Vainio often drew inspiration from films, books, and everyday environments. Taking a special interest in urban soundscapes such as an interesting-sounding air conditioning unit in a certain building or different street sounds, he often incorporated “found noises” as part of his compositions. The mood was always paramount in his creations, in which silences – absences of sound – are just as important as what we hear.

The exhibition shows five sound installations, were as some also include objects. One of the key works in the exhibition is sound installation 2 x 540 kHz (2009), which Kiasma received as donation in 2017. In the work six vintage tube radios play two compositions based on tape recordings of vintage radios, interspersed with radio tuning static and other interference. The two compositions play in a nonstop loop. Because of their different lengths, their mutual relationship keeps changing. The soundscape never repeats itself.

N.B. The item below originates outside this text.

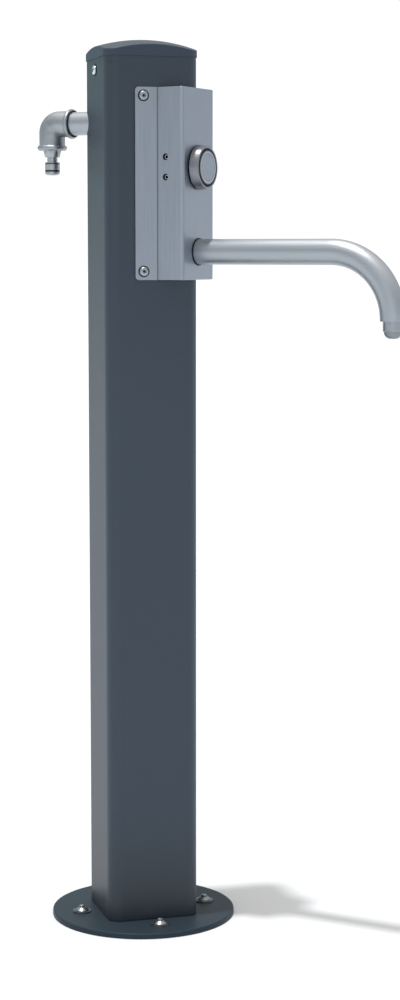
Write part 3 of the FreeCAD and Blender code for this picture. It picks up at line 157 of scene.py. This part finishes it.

In 3 x Wall Clocks (2001) three clocks on the wall show the same time, but each minute hand ticks at its own pace. Mika Vainio stated that “the piece is based on a very versatile idea of time”. In installation 808 (2015) a Roland TR-808 drum machine rests on red velvet inside a glass display case. Its memory contains a 1 minute 46 second piece that Vainio composed and programmed especially for this installation. The piece was never saved or recorded in any other form, nor does it exist as sheet music. Combining recorded atmospheric sounds with noise created on analogue devices, sound installation Onko (1996) marked Vainio’s debut in contemporary art. Hitherto known solely as a musician, he was invited to create a sound installation for the first Manifesta biennial in Rotterdam in 1996. Soundchamber Berlin (2004) is based on sounds of the city. It consists of audioscapes Vainio recorded on his walks through Berlin, where he was then residing. The piece was created for the Berlin Biennial in 2004. A brief sonic scape called - 27 (1998) is very subtle, consisting solely of single-frequency pure tones. The bursts of sound are so sporadic that it is easy to miss them. In the exhibition you can also listen to music composed by Mika Vainio. The featured tracks were selected by his friend and collaborator, the artist Tommi Grönlund.

The exhibition project has also served as an important and groundbreaking research into Vainio’s sound art. The exhibition catalogue includes articles by Pertti Grönholm, Tommi Grönlund, Kati Kivinen, Rikke Lundgreen, Anne Hilde Neset and Mika Taanila with an artist interview by Ute Meta Bauer and foreword by Museum Director Leevi Haapala.